* _SOURCE DATA_:

_ _ _ _ _ _ _

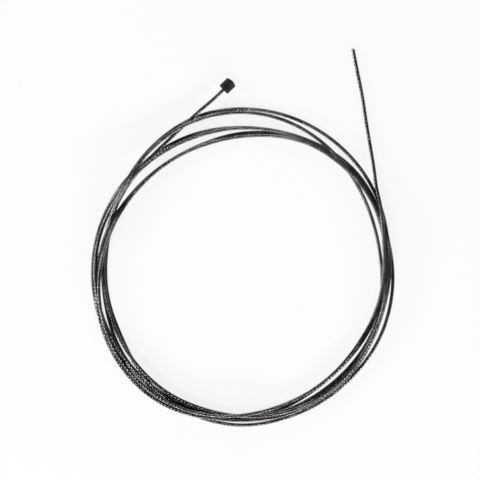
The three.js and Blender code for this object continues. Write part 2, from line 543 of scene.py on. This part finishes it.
def head_material():
    """A satin black coat with paler spots, on an uneven casting."""
    material, nodes, links, shader = new_material("head_casting")
    shader.inputs["Metallic"].default_value = HEAD_METALLIC
    shader.inputs["Specular IOR Level"].default_value = HEAD_SPECULAR
    cast = add_noise(nodes, links, CASTING_SCALE, 5.0)
    cast.inputs["Roughness"].default_value = CASTING_ROUGHNESS
    tone = add_ramp(nodes, links, cast.outputs["Fac"], CASTING_STOPS, (HEAD_DARK, HEAD_LIGHT))
    links.new(tone, shader.inputs["Base Color"])
    add_surface(nodes, links, shader, cast, HEAD_ROUGHNESS, CASTING_BUMP, CASTING_DEPTH)
    return material


def quarter_round(steps, width, depth):
    """A quarter of an oval, as pairs of numbers. The first falls from the given width to
    nothing, while the second rises from nothing to the given depth."""
    turns = [i / steps * math.pi / 2 for i in range(steps + 1)]
    return [(width * (1 - math.sin(turn)), depth * (1 - math.cos(turn))) for turn in turns]


def head_outline():
    """The barrel's outline from the pocket's floor round to the middle of the outer end, as
    pairs of radius and distance along the axis."""
    radius = HEAD_DIAMETER / 2
    face = radius - HEAD_RIM_ROUND
    hole = CABLE_DIAMETER / 2 + POCKET_SPARE
    outer_rim = HEAD_LENGTH - HEAD_CROWN
    side = outer_rim - 2 * HEAD_RIM_BULGE
    outline = [(0.0, POCKET_DEPTH), (hole, POCKET_DEPTH), (hole, LIP_START)]
    for along, out in quarter_round(LIP_STEPS, LIP_DEPTH, LIP_WIDTH):
        outline.append((hole + out, along))
    outline.append(((hole + LIP_WIDTH + face) / 2, 0.0))
    rim = quarter_round(RIM_STEPS, HEAD_RIM_ROUND, HEAD_RIM_BULGE)
    outline += [(radius - inset, along) for inset, along in rim]
    outline += [(radius, HEAD_RIM_BULGE + side * i / BODY_STEPS) for i in range(1, BODY_STEPS)]
    outline += [(radius - inset, outer_rim - along) for inset, along in reversed(rim)]
    for i in range(1, CROWN_STEPS):
        share = 1 - i / CROWN_STEPS
        outline.append((face * share, outer_rim + HEAD_CROWN * (1 - share**2)))
    outline.append((0.0, HEAD_LENGTH))
    return outline


def turn_round(outline, base, axis):
    """Points and faces of a round body that lies on its side."""
    across = Vector((-axis.y, axis.x, 0))
    up = Vector((0, 0, 1))
    vertices, rings = [], []
    for radius, along in outline:
        count = HEAD_SEGMENTS if radius > 0 else 1
        rings.append(range(len(vertices), len(vertices) + count))
        for k in range(count):
            turn = 2 * math.pi * k / HEAD_SEGMENTS
            out = across * math.cos(turn) + up * math.sin(turn)
            vertices.append(base + axis * along + out * radius)
    faces = []
    for low, high in zip(rings, rings[1:]):
        for k in range(HEAD_SEGMENTS):
            after = (k + 1) % HEAD_SEGMENTS
            if len(low) == 1:
                faces.append((low[0], high[after], high[k]))
            elif len(high) == 1:
                faces.append((low[k], low[after], high[0]))
            else:
                faces.append((low[k], low[after], high[after], high[k]))
    return vertices, faces


def make_head():
    """The barrel, turned from its outline."""
    vertices, faces = turn_round(head_outline(), COIL_MIDDLE + HEAD_PLACE, HEAD_AXIS)
    mesh = bpy.data.meshes.new("cast_head")
    mesh.from_pydata([tuple(v) for v in vertices], [], faces)
    mesh.update()
    mesh.shade_smooth()
    mesh.materials.append(head_material())
    head = bpy.data.objects.new("cast_head", mesh)
    bpy.context.scene.collection.objects.link(head)
    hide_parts("barrel_head")
    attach(head, "root")


def make_camera():
    scene = bpy.context.scene
    data = bpy.data.cameras.new("camera")
    data.sensor_width = SENSOR_WIDTH
    data.lens = SENSOR_WIDTH * (CAMERA_HEIGHT - FRAME_LEVEL) / FRAME_WIDTH
    camera = bpy.data.objects.new("camera", data)
    camera.location = (CAMERA_SHIFT.x, CAMERA_SHIFT.y, CAMERA_HEIGHT)
    scene.collection.objects.link(camera)
    scene.camera = camera


def floor_material():
    """White where a camera, glossy or transmission ray meets it, and a plain pale surface in
    other light. A small share of the surface is left in what the camera sees, for the shadow."""
    material, nodes, links, shader = new_material("table_white")
    shader.inputs["Base Color"].default_value = (TABLE_GREY, TABLE_GREY, TABLE_GREY, 1)
    shader.inputs["Roughness"].default_value = TABLE_ROUGHNESS
    shader.inputs["Specular IOR Level"].default_value = 0.0
    glow = nodes.new("ShaderNodeEmission")
    glow.inputs["Strength"].default_value = TABLE_WHITE
    rays = nodes.new("ShaderNodeLightPath").outputs
    seen = add_math(nodes, links, "MAXIMUM", rays["Is Camera Ray"], rays["Is Glossy Ray"])
    seen = add_math(nodes, links, "MAXIMUM", seen, rays["Is Transmission Ray"])
    mix = nodes.new("ShaderNodeMixShader")
    links.new(add_math(nodes, links, "MULTIPLY", seen, TABLE_WHITE_SHARE), mix.inputs["Fac"])
    links.new(shader.outputs["BSDF"], mix.inputs[1])
    links.new(glow.outputs["Emission"], mix.inputs[2])
    links.new(mix.outputs["Shader"], nodes["Material Output"].inputs["Surface"])
    return material


def make_floor():
    """The table, one flat square."""
    sides = [(-1, -1), (1, -1), (1, 1), (-1, 1)]
    corners = [(TABLE_REACH * x, TABLE_REACH * y, 0) for x, y in sides]
    mesh = bpy.data.meshes.new("table_top")
    mesh.from_pydata(corners, [], [(0, 1, 2, 3)])
    mesh.materials.append(floor_material())
    floor = bpy.data.objects.new("table_top", mesh)
    bpy.context.scene.collection.objects.link(floor)


def make_lamp(name, azimuth, elevation, size, radiance):
    """A soft strip lamp of the given radiance that faces the object."""
    data = bpy.data.lights.new(name, "AREA")
    data.shape = "RECTANGLE"
    data.size, data.size_y = size
    data.energy = radiance * math.pi * size[0] * size[1]
    lamp = bpy.data.objects.new(name, data)
    a, e = math.radians(azimuth), math.radians(elevation)
    way = Vector((math.cos(a) * math.cos(e), math.sin(a) * math.cos(e), math.sin(e)))
    lamp.location = way * LAMP_DISTANCE
    lamp.rotation_euler = way.to_track_quat("Z", "Y").to_euler()
    bpy.context.scene.collection.objects.link(lamp)


def make_world():
    """A dim studio: grey near the horizon and darker overhead."""
    world = bpy.data.worlds.new("studio")
    bpy.context.scene.world = world
    world.use_nodes = True
    nodes, links = world.node_tree.nodes, world.node_tree.links
    place = nodes.new("ShaderNodeTexCoord")
    parts = nodes.new("ShaderNodeSeparateXYZ")
    links.new(place.outputs["Generated"], parts.inputs["Vector"])
    greys = ((HORIZON_LIGHT,) * 3, (OVERHEAD_LIGHT,) * 3)
    sky = add_ramp(nodes, links, parts.outputs["Z"], (0.0, OVERHEAD_STARTS), greys)
    links.new(sky, nodes["Background"].inputs["Color"])


make_camera()
make_strand()
make_head()
make_floor()
for lamp in LAMPS:
    make_lamp(*lamp)
make_world()
bpy.context.scene.view_settings.view_transform = "Standard"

_ _ _ _ _ _ _

* _EXERCISE_: Word for word, quote all of the data above.

* _REPLY TO THE TASK_:
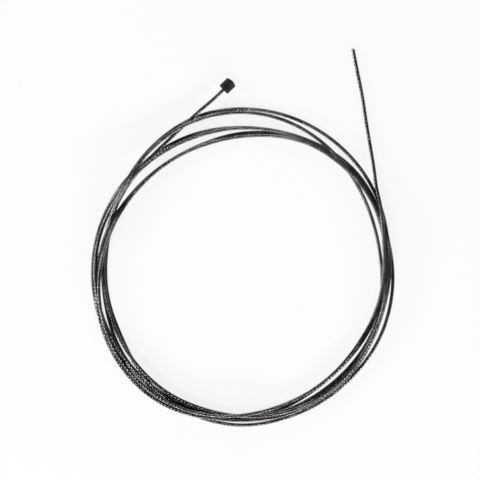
The three.js and Blender code for this object continues. Write part 2, from line 543 of scene.py on. This part finishes it.
def head_material():
    """A satin black coat with paler spots, on an uneven casting."""
    material, nodes, links, shader = new_material("head_casting")
    shader.inputs["Metallic"].default_value = HEAD_METALLIC
    shader.inputs["Specular IOR Level"].default_value = HEAD_SPECULAR
    cast = add_noise(nodes, links, CASTING_SCALE, 5.0)
    cast.inputs["Roughness"].default_value = CASTING_ROUGHNESS
    tone = add_ramp(nodes, links, cast.outputs["Fac"], CASTING_STOPS, (HEAD_DARK, HEAD_LIGHT))
    links.new(tone, shader.inputs["Base Color"])
    add_surface(nodes, links, shader, cast, HEAD_ROUGHNESS, CASTING_BUMP, CASTING_DEPTH)
    return material


def quarter_round(steps, width, depth):
    """A quarter of an oval, as pairs of numbers. The first falls from the given width to
    nothing, while the second rises from nothing to the given depth."""
    turns = [i / steps * math.pi / 2 for i in range(steps + 1)]
    return [(width * (1 - math.sin(turn)), depth * (1 - math.cos(turn))) for turn in turns]


def head_outline():
    """The barrel's outline from the pocket's floor round to the middle of the outer end, as
    pairs of radius and distance along the axis."""
    radius = HEAD_DIAMETER / 2
    face = radius - HEAD_RIM_ROUND
    hole = CABLE_DIAMETER / 2 + POCKET_SPARE
    outer_rim = HEAD_LENGTH - HEAD_CROWN
    side = outer_rim - 2 * HEAD_RIM_BULGE
    outline = [(0.0, POCKET_DEPTH), (hole, POCKET_DEPTH), (hole, LIP_START)]
    for along, out in quarter_round(LIP_STEPS, LIP_DEPTH, LIP_WIDTH):
        outline.append((hole + out, along))
    outline.append(((hole + LIP_WIDTH + face) / 2, 0.0))
    rim = quarter_round(RIM_STEPS, HEAD_RIM_ROUND, HEAD_RIM_BULGE)
    outline += [(radius - inset, along) for inset, along in rim]
    outline += [(radius, HEAD_RIM_BULGE + side * i / BODY_STEPS) for i in range(1, BODY_STEPS)]
    outline += [(radius - inset, outer_rim - along) for inset, along in reversed(rim)]
    for i in range(1, CROWN_STEPS):
        share = 1 - i / CROWN_STEPS
        outline.append((face * share, outer_rim + HEAD_CROWN * (1 - share**2)))
    outline.append((0.0, HEAD_LENGTH))
    return outline


def turn_round(outline, base, axis):
    """Points and faces of a round body that lies on its side."""
    across = Vector((-axis.y, axis.x, 0))
    up = Vector((0, 0, 1))
    vertices, rings = [], []
    for radius, along in outline:
        count = HEAD_SEGMENTS if radius > 0 else 1
        rings.append(range(len(vertices), len(vertices) + count))
        for k in range(count):
            turn = 2 * math.pi * k / HEAD_SEGMENTS
            out = across * math.cos(turn) + up * math.sin(turn)
            vertices.append(base + axis * along + out * radius)
    faces = []
    for low, high in zip(rings, rings[1:]):
        for k in range(HEAD_SEGMENTS):
            after = (k + 1) % HEAD_SEGMENTS
            if len(low) == 1:
                faces.append((low[0], high[after], high[k]))
            elif len(high) == 1:
                faces.append((low[k], low[after], high[0]))
            else:
                faces.append((low[k], low[after], high[after], high[k]))
    return vertices, faces


def make_head():
    """The barrel, turned from its outline."""
    vertices, faces = turn_round(head_outline(), COIL_MIDDLE + HEAD_PLACE, HEAD_AXIS)
    mesh = bpy.data.meshes.new("cast_head")
    mesh.from_pydata([tuple(v) for v in vertices], [], faces)
    mesh.update()
    mesh.shade_smooth()
    mesh.materials.append(head_material())
    head = bpy.data.objects.new("cast_head", mesh)
    bpy.context.scene.collection.objects.link(head)
    hide_parts("barrel_head")
    attach(head, "root")


def make_camera():
    scene = bpy.context.scene
    data = bpy.data.cameras.new("camera")
    data.sensor_width = SENSOR_WIDTH
    data.lens = SENSOR_WIDTH * (CAMERA_HEIGHT - FRAME_LEVEL) / FRAME_WIDTH
    camera = bpy.data.objects.new("camera", data)
    camera.location = (CAMERA_SHIFT.x, CAMERA_SHIFT.y, CAMERA_HEIGHT)
    scene.collection.objects.link(camera)
    scene.camera = camera


def floor_material():
    """White where a camera, glossy or transmission ray meets it, and a plain pale surface in
    other light. A small share of the surface is left in what the camera sees, for the shadow."""
    material, nodes, links, shader = new_material("table_white")
    shader.inputs["Base Color"].default_value = (TABLE_GREY, TABLE_GREY, TABLE_GREY, 1)
    shader.inputs["Roughness"].default_value = TABLE_ROUGHNESS
    shader.inputs["Specular IOR Level"].default_value = 0.0
    glow = nodes.new("ShaderNodeEmission")
    glow.inputs["Strength"].default_value = TABLE_WHITE
    rays = nodes.new("ShaderNodeLightPath").outputs
    seen = add_math(nodes, links, "MAXIMUM", rays["Is Camera Ray"], rays["Is Glossy Ray"])
    seen = add_math(nodes, links, "MAXIMUM", seen, rays["Is Transmission Ray"])
    mix = nodes.new("ShaderNodeMixShader")
    links.new(add_math(nodes, links, "MULTIPLY", seen, TABLE_WHITE_SHARE), mix.inputs["Fac"])
    links.new(shader.outputs["BSDF"], mix.inputs[1])
    links.new(glow.outputs["Emission"], mix.inputs[2])
    links.new(mix.outputs["Shader"], nodes["Material Output"].inputs["Surface"])
    return material


def make_floor():
    """The table, one flat square."""
    sides = [(-1, -1), (1, -1), (1, 1), (-1, 1)]
    corners = [(TABLE_REACH * x, TABLE_REACH * y, 0) for x, y in sides]
    mesh = bpy.data.meshes.new("table_top")
    mesh.from_pydata(corners, [], [(0, 1, 2, 3)])
    mesh.materials.append(floor_material())
    floor = bpy.data.objects.new("table_top", mesh)
    bpy.context.scene.collection.objects.link(floor)


def make_lamp(name, azimuth, elevation, size, radiance):
    """A soft strip lamp of the given radiance that faces the object."""
    data = bpy.data.lights.new(name, "AREA")
    data.shape = "RECTANGLE"
    data.size, data.size_y = size
    data.energy = radiance * math.pi * size[0] * size[1]
    lamp = bpy.data.objects.new(name, data)
    a, e = math.radians(azimuth), math.radians(elevation)
    way = Vector((math.cos(a) * math.cos(e), math.sin(a) * math.cos(e), math.sin(e)))
    lamp.location = way * LAMP_DISTANCE
    lamp.rotation_euler = way.to_track_quat("Z", "Y").to_euler()
    bpy.context.scene.collection.objects.link(lamp)


def make_world():
    """A dim studio: grey near the horizon and darker overhead."""
    world = bpy.data.worlds.new("studio")
    bpy.context.scene.world = world
    world.use_nodes = True
    nodes, links = world.node_tree.nodes, world.node_tree.links
    place = nodes.new("ShaderNodeTexCoord")
    parts = nodes.new("ShaderNodeSeparateXYZ")
    links.new(place.outputs["Generated"], parts.inputs["Vector"])
    greys = ((HORIZON_LIGHT,) * 3, (OVERHEAD_LIGHT,) * 3)
    sky = add_ramp(nodes, links, parts.outputs["Z"], (0.0, OVERHEAD_STARTS), greys)
    links.new(sky, nodes["Background"].inputs["Color"])


make_camera()
make_strand()
make_head()
make_floor()
for lamp in LAMPS:
    make_lamp(*lamp)
make_world()
bpy.context.scene.view_settings.view_transform = "Standard"